> _DATASET EXCERPT_:

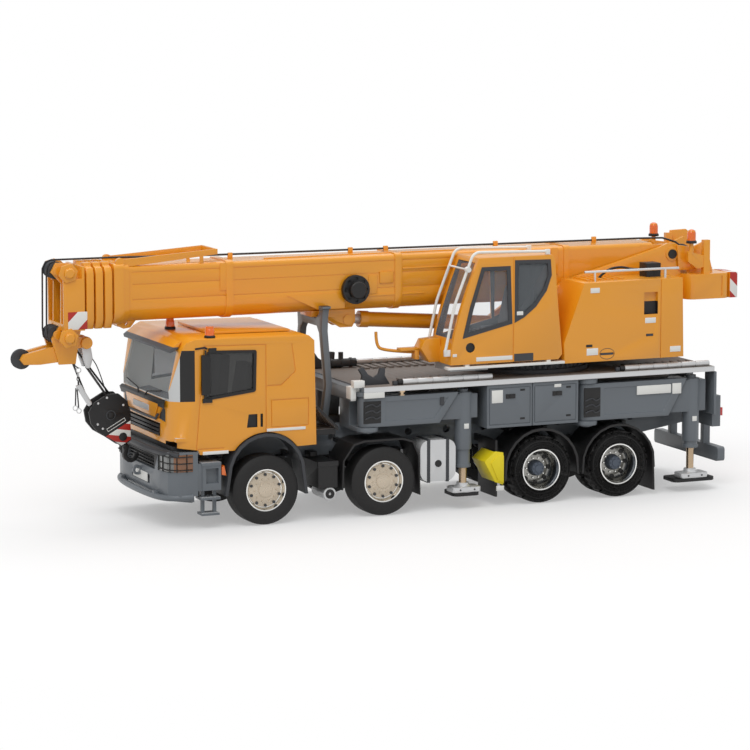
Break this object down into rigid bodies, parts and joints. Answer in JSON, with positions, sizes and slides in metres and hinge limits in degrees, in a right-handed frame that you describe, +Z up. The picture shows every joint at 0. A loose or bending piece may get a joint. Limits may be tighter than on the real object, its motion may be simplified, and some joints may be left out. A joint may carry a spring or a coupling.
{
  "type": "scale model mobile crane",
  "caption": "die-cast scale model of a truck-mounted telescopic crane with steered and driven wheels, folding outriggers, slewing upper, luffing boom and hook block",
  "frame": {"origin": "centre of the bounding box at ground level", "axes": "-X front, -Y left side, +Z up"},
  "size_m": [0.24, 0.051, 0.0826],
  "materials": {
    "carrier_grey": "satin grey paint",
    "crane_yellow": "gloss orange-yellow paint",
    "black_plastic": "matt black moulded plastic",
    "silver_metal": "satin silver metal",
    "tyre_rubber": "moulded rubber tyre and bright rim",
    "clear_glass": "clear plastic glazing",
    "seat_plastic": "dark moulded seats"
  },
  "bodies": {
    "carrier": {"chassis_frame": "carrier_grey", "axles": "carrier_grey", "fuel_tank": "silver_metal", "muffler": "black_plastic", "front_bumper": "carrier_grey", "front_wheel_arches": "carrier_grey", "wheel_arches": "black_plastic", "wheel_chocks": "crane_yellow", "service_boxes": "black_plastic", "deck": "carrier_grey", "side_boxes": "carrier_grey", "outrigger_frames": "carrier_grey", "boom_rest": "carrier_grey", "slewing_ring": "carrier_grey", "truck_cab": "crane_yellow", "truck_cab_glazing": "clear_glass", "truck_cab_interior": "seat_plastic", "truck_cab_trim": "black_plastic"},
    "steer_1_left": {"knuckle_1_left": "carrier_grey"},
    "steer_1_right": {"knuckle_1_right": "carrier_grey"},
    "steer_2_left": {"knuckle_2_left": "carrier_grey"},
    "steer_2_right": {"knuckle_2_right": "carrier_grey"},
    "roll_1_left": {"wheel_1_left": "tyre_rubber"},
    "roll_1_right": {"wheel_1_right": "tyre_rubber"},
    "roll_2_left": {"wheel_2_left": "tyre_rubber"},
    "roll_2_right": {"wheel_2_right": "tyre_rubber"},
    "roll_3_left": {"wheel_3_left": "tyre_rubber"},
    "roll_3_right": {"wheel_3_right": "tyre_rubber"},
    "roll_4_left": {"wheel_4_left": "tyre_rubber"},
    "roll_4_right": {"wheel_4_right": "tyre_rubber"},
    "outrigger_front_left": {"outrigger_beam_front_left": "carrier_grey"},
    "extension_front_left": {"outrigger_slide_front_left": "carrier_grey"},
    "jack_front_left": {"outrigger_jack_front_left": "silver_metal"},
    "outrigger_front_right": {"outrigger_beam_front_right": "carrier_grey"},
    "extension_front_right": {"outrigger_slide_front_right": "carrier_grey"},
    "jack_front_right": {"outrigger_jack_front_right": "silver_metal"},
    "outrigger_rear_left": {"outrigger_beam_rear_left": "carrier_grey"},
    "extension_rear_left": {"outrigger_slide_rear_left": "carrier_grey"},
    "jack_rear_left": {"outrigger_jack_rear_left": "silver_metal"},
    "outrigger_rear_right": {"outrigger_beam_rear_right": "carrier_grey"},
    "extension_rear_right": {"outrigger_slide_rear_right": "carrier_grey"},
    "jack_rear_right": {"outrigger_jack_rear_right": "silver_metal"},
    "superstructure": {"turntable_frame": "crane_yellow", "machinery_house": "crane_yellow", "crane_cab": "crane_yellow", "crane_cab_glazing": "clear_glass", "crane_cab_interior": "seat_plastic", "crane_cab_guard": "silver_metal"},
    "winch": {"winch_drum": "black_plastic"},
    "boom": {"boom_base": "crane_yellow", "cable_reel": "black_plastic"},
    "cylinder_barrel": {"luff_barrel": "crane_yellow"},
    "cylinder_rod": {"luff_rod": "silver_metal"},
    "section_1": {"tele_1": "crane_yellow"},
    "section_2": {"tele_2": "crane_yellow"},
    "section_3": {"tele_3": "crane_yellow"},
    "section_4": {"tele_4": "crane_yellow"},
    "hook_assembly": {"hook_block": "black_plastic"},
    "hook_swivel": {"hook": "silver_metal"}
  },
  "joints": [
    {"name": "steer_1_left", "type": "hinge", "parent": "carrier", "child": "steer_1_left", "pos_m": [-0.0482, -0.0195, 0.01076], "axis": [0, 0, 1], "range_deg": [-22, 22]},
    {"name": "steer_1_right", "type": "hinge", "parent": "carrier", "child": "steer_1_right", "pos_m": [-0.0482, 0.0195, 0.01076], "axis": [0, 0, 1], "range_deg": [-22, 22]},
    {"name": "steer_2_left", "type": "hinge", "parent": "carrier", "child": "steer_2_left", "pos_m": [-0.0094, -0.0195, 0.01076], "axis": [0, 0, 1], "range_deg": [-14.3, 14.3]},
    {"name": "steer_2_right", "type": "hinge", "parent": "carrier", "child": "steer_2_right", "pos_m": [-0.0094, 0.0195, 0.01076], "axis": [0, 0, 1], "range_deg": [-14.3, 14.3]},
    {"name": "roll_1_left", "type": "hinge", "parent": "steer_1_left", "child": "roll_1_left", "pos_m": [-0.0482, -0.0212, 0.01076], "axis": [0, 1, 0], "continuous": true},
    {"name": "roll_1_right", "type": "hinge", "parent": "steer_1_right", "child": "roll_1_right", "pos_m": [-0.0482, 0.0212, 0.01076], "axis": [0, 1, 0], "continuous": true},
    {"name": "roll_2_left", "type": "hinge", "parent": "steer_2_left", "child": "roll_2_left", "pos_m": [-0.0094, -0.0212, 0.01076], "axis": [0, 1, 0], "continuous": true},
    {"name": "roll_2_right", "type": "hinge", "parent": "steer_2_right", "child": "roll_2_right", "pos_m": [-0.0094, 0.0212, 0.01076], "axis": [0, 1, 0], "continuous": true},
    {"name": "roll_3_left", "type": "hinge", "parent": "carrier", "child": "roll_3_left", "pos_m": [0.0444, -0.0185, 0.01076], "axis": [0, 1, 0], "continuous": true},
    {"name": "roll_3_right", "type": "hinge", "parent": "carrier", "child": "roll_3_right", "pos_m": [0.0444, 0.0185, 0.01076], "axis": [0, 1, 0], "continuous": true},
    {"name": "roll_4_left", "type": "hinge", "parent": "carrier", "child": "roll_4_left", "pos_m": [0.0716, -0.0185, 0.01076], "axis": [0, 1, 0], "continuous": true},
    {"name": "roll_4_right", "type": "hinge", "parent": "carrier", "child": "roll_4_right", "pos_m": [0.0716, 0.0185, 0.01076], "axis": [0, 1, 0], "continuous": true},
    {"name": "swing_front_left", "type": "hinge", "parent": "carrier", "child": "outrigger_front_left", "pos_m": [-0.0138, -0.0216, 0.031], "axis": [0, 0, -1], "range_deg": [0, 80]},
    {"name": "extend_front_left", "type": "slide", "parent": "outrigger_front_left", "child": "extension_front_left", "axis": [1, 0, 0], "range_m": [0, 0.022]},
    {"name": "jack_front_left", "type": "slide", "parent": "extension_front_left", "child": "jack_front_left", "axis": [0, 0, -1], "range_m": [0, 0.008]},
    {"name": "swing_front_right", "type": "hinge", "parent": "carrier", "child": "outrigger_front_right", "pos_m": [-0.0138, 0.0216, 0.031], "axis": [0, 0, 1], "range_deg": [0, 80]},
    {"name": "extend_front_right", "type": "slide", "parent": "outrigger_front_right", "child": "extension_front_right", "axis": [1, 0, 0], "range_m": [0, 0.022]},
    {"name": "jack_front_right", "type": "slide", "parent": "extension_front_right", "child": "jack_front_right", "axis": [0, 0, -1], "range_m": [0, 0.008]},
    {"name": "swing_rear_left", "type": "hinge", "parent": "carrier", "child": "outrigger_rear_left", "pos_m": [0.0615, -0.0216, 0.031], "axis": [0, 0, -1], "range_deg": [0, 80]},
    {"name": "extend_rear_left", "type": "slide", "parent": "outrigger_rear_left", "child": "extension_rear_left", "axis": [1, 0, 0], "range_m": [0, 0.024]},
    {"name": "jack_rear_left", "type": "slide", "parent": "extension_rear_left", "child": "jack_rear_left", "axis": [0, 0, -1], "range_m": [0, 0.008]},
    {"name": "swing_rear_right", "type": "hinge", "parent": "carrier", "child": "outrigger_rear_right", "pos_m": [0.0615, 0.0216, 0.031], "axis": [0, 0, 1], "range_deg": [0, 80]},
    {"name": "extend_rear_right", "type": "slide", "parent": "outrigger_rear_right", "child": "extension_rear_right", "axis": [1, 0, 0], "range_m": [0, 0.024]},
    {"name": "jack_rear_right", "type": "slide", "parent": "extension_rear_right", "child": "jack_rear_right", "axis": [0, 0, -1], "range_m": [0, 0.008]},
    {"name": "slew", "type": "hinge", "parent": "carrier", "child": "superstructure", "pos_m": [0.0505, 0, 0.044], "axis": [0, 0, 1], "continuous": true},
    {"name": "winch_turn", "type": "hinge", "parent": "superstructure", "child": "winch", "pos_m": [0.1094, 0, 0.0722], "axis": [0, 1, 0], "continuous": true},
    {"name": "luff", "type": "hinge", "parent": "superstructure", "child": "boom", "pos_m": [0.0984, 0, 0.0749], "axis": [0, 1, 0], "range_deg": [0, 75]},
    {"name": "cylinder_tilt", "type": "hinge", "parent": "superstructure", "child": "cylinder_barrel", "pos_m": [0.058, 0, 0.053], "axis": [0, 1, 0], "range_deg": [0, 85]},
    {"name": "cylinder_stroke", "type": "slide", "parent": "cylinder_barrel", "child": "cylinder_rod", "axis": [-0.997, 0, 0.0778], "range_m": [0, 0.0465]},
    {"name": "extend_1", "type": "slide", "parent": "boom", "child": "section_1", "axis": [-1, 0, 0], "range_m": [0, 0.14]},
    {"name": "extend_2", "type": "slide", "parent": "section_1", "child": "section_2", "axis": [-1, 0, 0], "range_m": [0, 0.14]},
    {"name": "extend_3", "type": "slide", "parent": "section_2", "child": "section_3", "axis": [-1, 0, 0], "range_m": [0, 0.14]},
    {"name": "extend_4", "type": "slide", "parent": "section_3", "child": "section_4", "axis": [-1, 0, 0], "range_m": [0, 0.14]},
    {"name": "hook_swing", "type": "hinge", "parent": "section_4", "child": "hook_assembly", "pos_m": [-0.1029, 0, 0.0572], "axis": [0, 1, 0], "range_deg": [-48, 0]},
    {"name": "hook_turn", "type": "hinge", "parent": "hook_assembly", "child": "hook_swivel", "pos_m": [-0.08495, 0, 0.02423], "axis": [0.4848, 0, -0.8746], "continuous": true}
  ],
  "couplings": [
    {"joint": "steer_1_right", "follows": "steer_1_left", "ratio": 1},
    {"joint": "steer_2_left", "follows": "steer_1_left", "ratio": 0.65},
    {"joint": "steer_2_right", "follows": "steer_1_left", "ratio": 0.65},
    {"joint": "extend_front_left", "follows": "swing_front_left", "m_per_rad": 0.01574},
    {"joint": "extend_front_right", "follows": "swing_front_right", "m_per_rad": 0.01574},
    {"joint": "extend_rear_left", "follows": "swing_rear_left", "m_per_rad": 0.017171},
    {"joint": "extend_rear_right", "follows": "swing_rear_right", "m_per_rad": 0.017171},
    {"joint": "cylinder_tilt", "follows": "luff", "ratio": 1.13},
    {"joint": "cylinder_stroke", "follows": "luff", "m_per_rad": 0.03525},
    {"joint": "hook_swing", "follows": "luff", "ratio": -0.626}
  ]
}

> _SHORT TASK_: How many lines of the data hold the string "bodies"? Reply with the number alone.

> _REPLY_: 2